‘Good Grief’ Theater Review: Ngozi Anyanwu Looks Back With Love and Hip-Hop

Anyanwu stars in her own memory play about the suburban-raised daughter of Nigerian immigrants reflecting on a lost love

good grief
Photo: Carol Rosegg

The promising playwright Ngozi Anyanwu, who made a striking New York debut earlier this year with “The Homecoming Queen,” returns to Off Broadway’s Vineyard Theatre with a memory play called “Good Grief” whose specificity is both its strength and one of its weaknesses.

Anyanwu also stars in the production as Nkechi, the daughter of Nigerian immigrants raised in suburban Bucks County, Pennsylvania, in the late ’90s, as she comes to terms with the sudden death of her childhood friend and young adulthood almost-lover in a car accident.

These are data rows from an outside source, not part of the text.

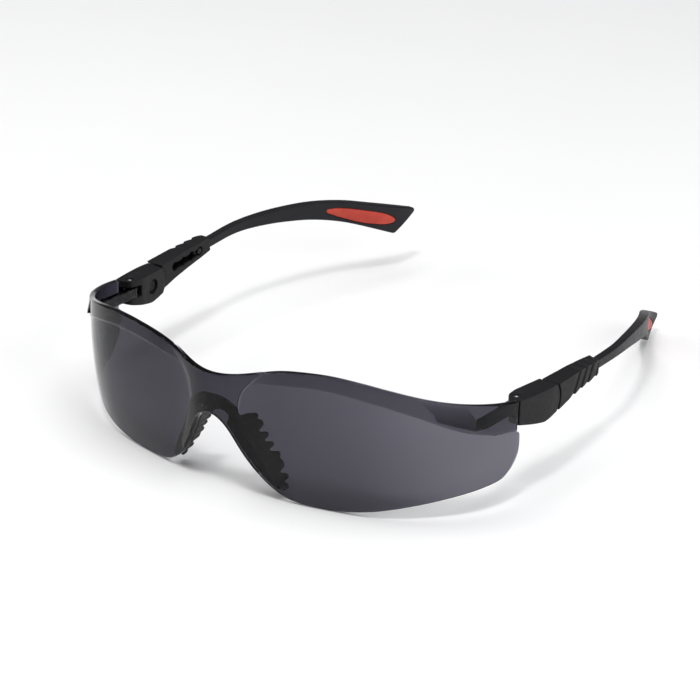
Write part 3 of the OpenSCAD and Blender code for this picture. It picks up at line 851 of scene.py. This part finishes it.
def sleeve_field(x, y, z):
    """The sleeve: a hollow end and a tongue about the tilt pin, a passage for the arm and a click slot."""
    body = both(sleeve_plan(x, y), sleeve_side(y, z), 0.22) + grip_inset(x, y, z)
    arc = length(y - TILT[1], z - TILT[2])
    body = without(body, arc - BLOCK_ROUND - SLEEVE_GAP, 0.1)
    tongue = both(arc - TONGUE_R, slab(x, *TONGUE_X), 0.1)
    neck = np.maximum(np.abs(z - TILT[2]) - NECK_HALF, slab(x, *TONGUE_X))
    neck = np.maximum(neck, slab(y, TILT[1], TILT[1] + BLOCK_ROUND + 1))
    body = np.minimum(body, np.minimum(tongue, neck))
    body = without(body, arc - TILT_PIN_R - PIN_GAP, 0.08)
    off = np.abs(x - slide_x(y) - PASSAGE_OUT) - PASSAGE_HALF
    passage = np.maximum(np.maximum(off, slab(z, PASSAGE_LOW, PASSAGE_HIGH)), PASSAGE_FRONT - y)
    body = without(body, passage, 0.12)
    front = PEG_Y - CLICK_PITCH * (NOTCHES - 1)
    slot = np.maximum(np.abs(z - SLOT_Z) - SLOT_HALF, slab(y, front, PEG_Y))
    for k in range(NOTCHES):
        notch = length(y - front - k * CLICK_PITCH, z - SLOT_Z - NOTCH_RISE) - NOTCH_R
        slot = np.minimum(slot, notch)
    return without(body, np.maximum(slot, x - SLOT_FLOOR_X), 0.14)


def peg_field(x, y, z):
    """The round button in the click slot, with a dimple in its face."""
    r = length(y - PEG_Y, z - SLOT_Z)
    body = both(r - 0.95, slab(x, 67.72, 68.6), 0.16)
    return without(body, length(r, x - 67.5) - 0.36, 0.08)


# ---------------------------------------------------------------- temple arms

# Along the arm: y and x of its centre line, the height of its top edge, its height and its thickness
ARM = np.array([
    [31.6, 69.73, -1.75, 3.0, 2.3], [39, 69.4, -1.75, 3.0, 2.3], [51.5, 68.85, -1.6, 3.25, 2.3],
    [62, 66.8, -2.05, 3.95, 2.5], [72, 64.1, -3.1, 4.8, 2.7], [82, 60.7, -4.65, 5.75, 2.9],
    [92, 56.2, -7.15, 7.0, 3.0], [101, 51.5, -10.45, 8.45, 3.0], [110, 47.6, -13.9, 10.1, 2.8],
    [118.7, 46.1, -17.6, 11.2, 2.4]])


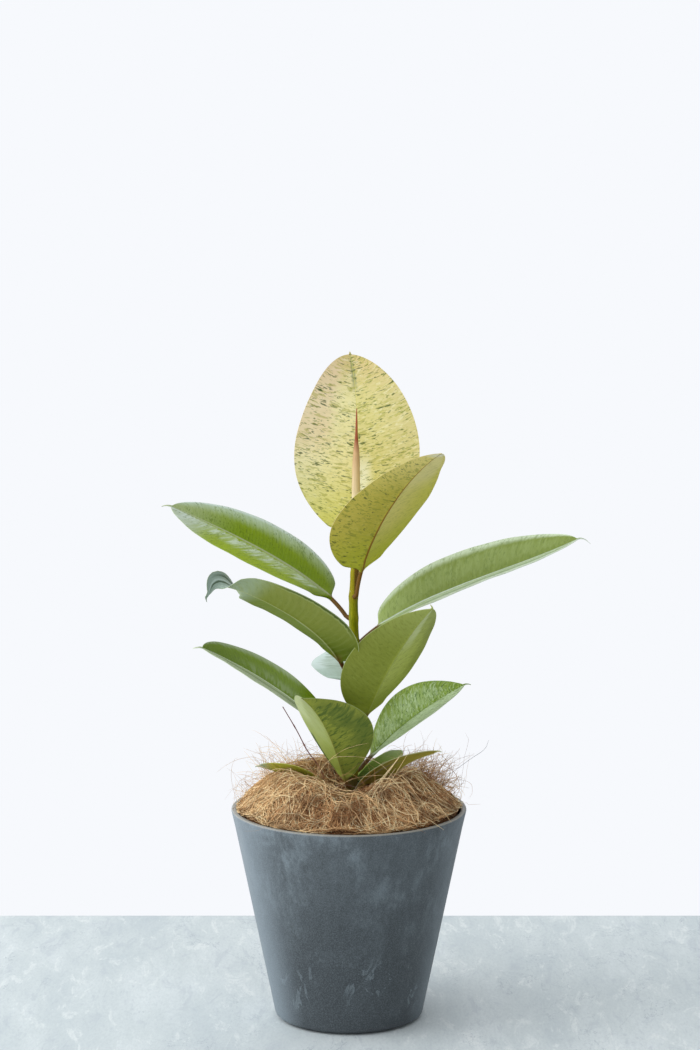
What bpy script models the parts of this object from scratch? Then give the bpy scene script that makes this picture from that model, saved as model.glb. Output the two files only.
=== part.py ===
# Potted ficus: a young rubber plant in a tapered planter, with coir fibre over its soil.
# Units are metres and +Z is up. The origin is the middle of the pot's foot, and -Y is the front.

import math
import random

import bmesh
import bpy
from mathutils import Vector

# Driving dimensions of the pot
POT_RADIUS = 0.095
POT_HEIGHT = 0.173
POT_BASE_RADIUS = 0.0594
WALL = 0.0045
FLOOR = 0.006
LIP_ROUND = 0.0014
EDGE_ROUND = 0.004
FOOT_RADIUS = 0.052
FOOT_HEIGHT = 0.0015
POT_SIDES = 48

# Clearance between pieces that touch
GAP = 0.0003

# Soil and the fibre mound on it
SOIL_TOP = 0.150
SOIL_SIDES = 40
STEM_HOLE_RADIUS = 0.0052
STEM_FOOT = 0.112
MOUND_BOTTOM = SOIL_TOP + GAP
MOUND_SIDES = 40
MOUND_HOLE_RADIUS = 0.0068
MOUND_SHAPE = (  # radius and height of the mound, from its dip at the stem to the pot's wall
    (0.0068, 0.168), (0.014, 0.170), (0.021, 0.1755), (0.029, 0.183), (0.037, 0.190), (0.045, 0.1945),
    (0.053, 0.1955), (0.061, 0.194), (0.069, 0.191), (0.077, 0.187), (0.084, 0.1815), (0.0885, 0.1725),
)
MOUND_BUMP = 0.0018
MOUND_LEAN = 0.035
MOUND_LEAST = 0.006
LEAF_CLEARANCE = 0.003
LEAF_REACH = 0.011

# Loose fibres, bowed out of the mound
FIBRE_COUNT = 76
FIBRE_RADIUS = 0.00065
FIBRE_SEGMENTS = 4
FIBRE_ROOT = 0.005
FIBRE_SEED = 7
FIBRE_ZONE = (0.030, 0.080)
FIBRE_SPAN = (0.020, 0.042)
FIBRE_BOW = (0.004, 0.011)
FIBRE_BEND = 0.010
FREE_SHARE = 0.2
FREE_RISE = 1.8
FIBRE_TO_RIM = 0.005
FIBRE_TO_STEM = 0.018
FIBRE_TO_LEAF = 0.0045

# Dry twig in the mound
TWIG_RADIUS = 0.0008
TWIG_LINE = ((-0.029, -0.011, 0.174), (-0.030, -0.0105, 0.209), (-0.042, -0.010, 0.234), (-0.054, -0.010, 0.256))

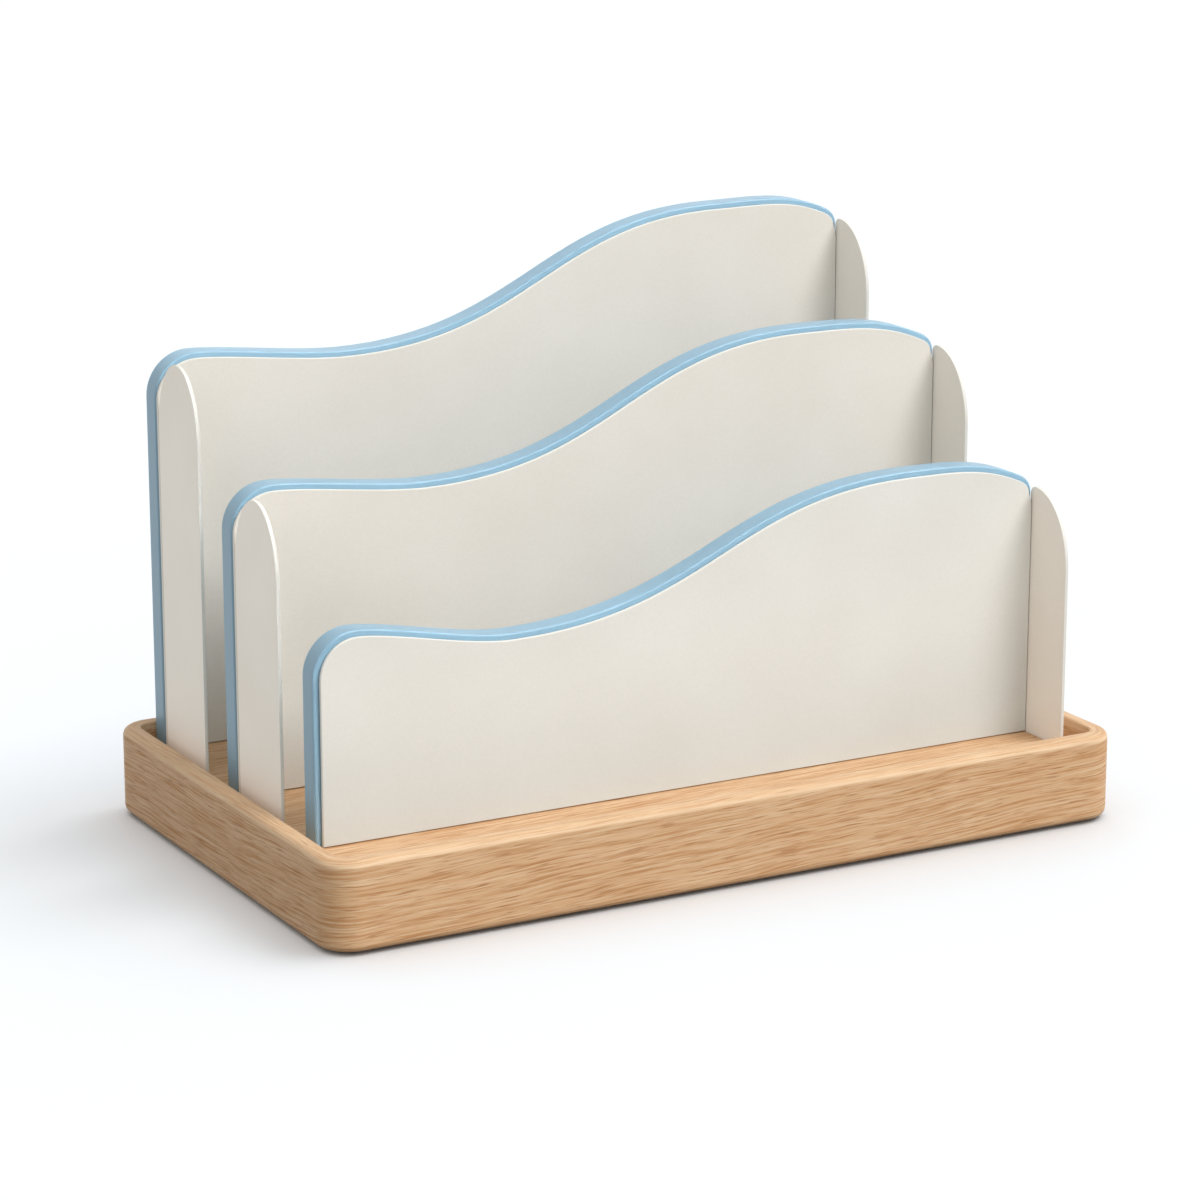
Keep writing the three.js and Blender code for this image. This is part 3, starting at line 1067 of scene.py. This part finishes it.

As played with easy-going charisma by Ian Quinlan, MJ is a light-skinned James Dean type who’s smart but unambitious, a smooth cat compared to the more academically driven Nkechi with her more rough-around-the-edges feline energy.

In a series of nonlinear scenes that span more than a decade, Nkechi tries to overcome her crippling period of mourning for MJ in conversations with various people in her life: her football-loving father (Oberon K.A. Adjepong), her psychiatric-nurse mother (Patrice Johnson Chevannes), her blunt-smoking, malt-liquor-drinking brother (Nnamdi Asomugha) and her high school crush (Hunter Parrish).

Each is uncomprehending of just how stuck Nkechi seems to be over MJ’s death — or why she’s dropped out of medical school and holed up at her parents’ home, seemingly incapable of moving on with her life.

The play doesn’t shed much light on this question — nor does it gather much in the way of narrative momentum over the course of its 100-minute running time. And occasional efforts to elevate the material to the mythic seem like too big a stretch for what amounts to a slight, if well-observed story of loss.

But there is much to admire here, particularly in Anyanwu’s gift for dialogue and for depicting the experience of a second-generation African American growing up in lily-white suburbia when Tupac and Biggie were just as popular as The Incredible Hulk and “The Goonies.” (The snippets of hip-hop classics played on boomboxes, of course, add just the right touch.)

And both as actress and playwright, Anyanwu also has a gift for breaking the fourth wall to reshape her memories — sometimes following reimagined scenes with shorter takes of what “really” happened. Indeed, some lines are repeated verbatim by different characters in subsequent scenes, to further challenge our grip on what might be true.